The church does change. The church can change. Look at things like polygamy or blacks and the priesthood. And I'm not saying that society doesn't have an impact on church policy. Women having the priesthood may be an eternal doctrine. I actually believe it is. Some people think polygamy is, too, but any member of the church who were to practice polygamy right now would likely be excommunicated if their leaders found out about it. There is much we don't understand, and things have to be done on the Lord's timetable, not our own. The bottom line is if one really believes the LDS Church is God's true church on earth, then one has to decide whether he or she will truly follow the men God has appointed as his spokesmen. If you're not willing to do, as I was not, there will be consequences.

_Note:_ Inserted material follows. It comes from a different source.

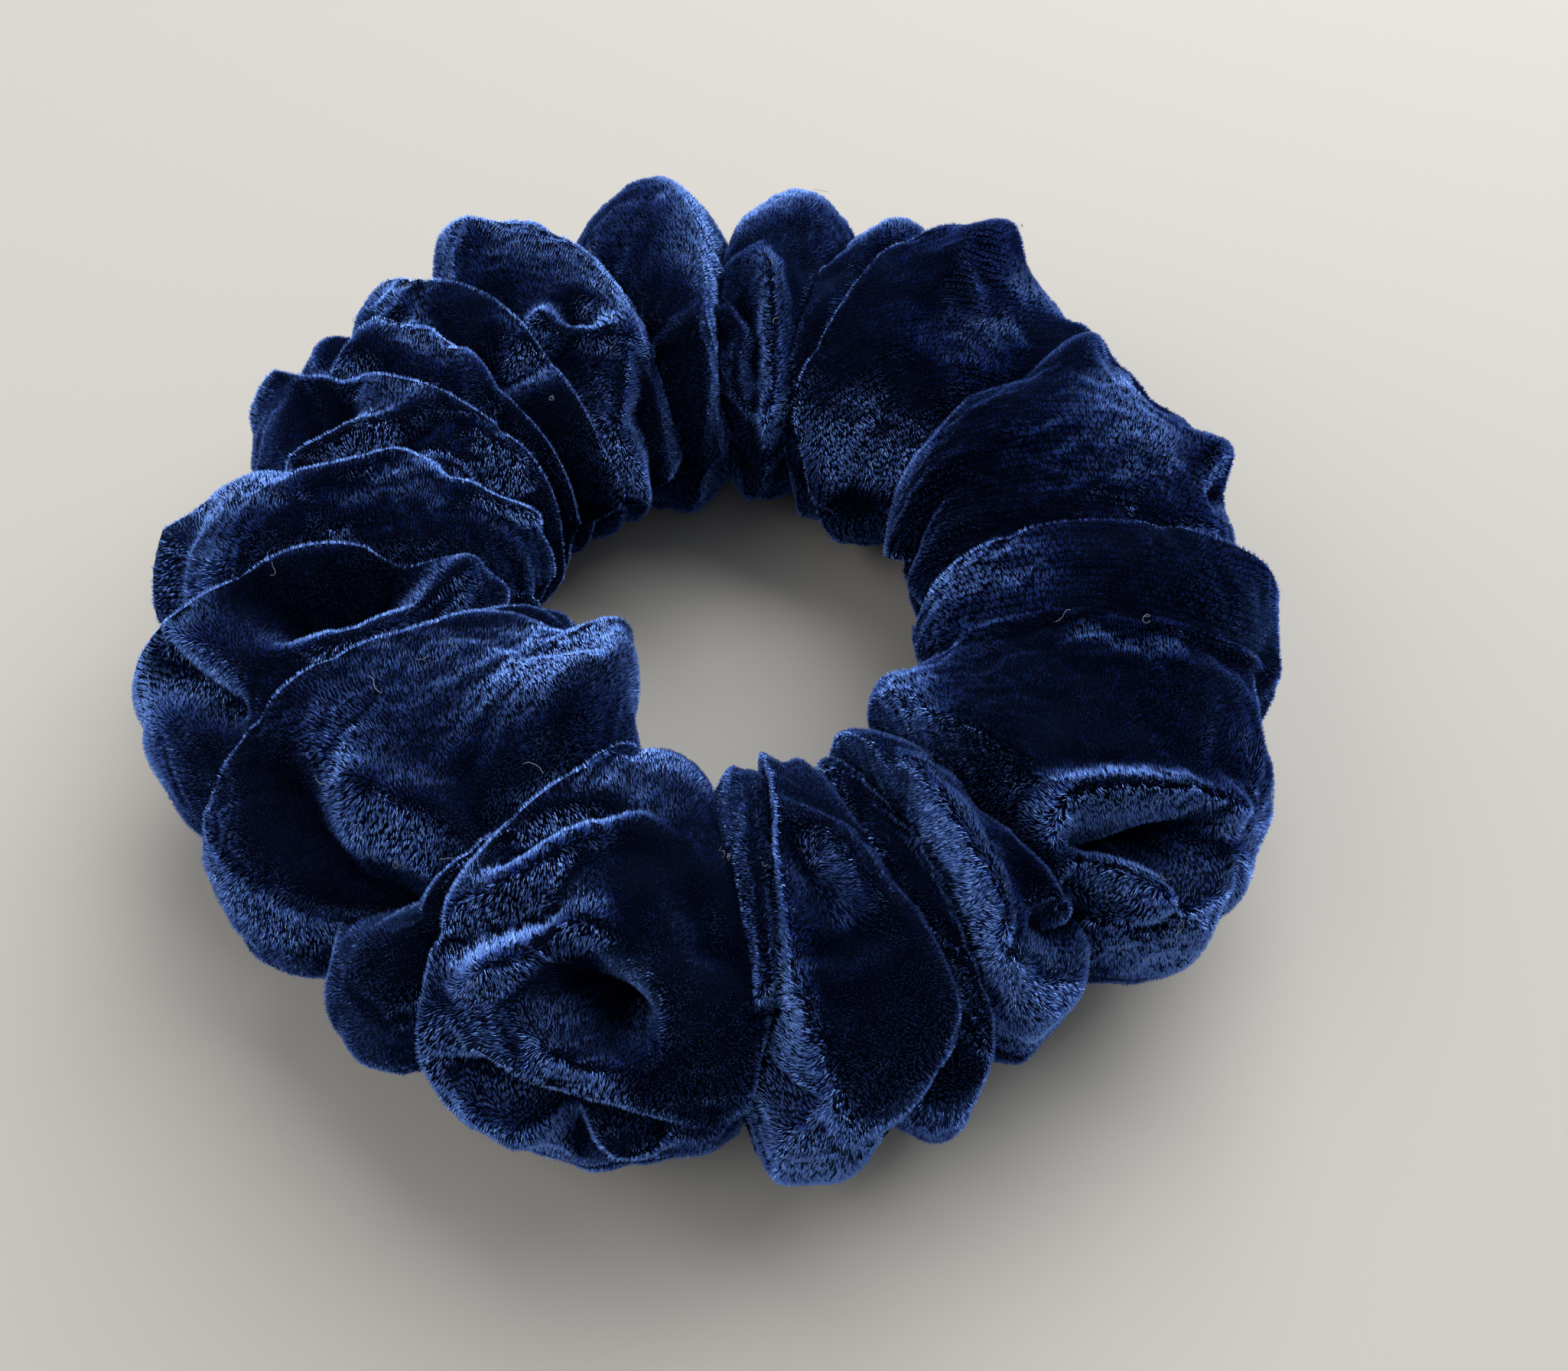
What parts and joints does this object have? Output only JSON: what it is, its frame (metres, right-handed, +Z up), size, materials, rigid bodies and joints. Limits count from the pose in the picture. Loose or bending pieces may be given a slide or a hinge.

I've never claimed I knew better than the leaders of the church; I just did what I felt I had to do for my own emotional well-being. A church can excommunicate you from itself, but nobody but God can excommunicate you from God.
I don't always know if excommunication is inspired or helpful or why some people are excommunicated and others are not. I also don't necessarily think excommunication affects one's standing with the Lord. For example, I look at someone like Lavina Fielding Anderson and think her standing is probably okay even though she's been excommunicated for 20 years. I feel good about my own standing with my Heavenly Father.
Should people like Kate Kelly or John Dehlin or Lavina Anderson or me be excommunicated? I don't know. But I won't pretend to be surprised when we are.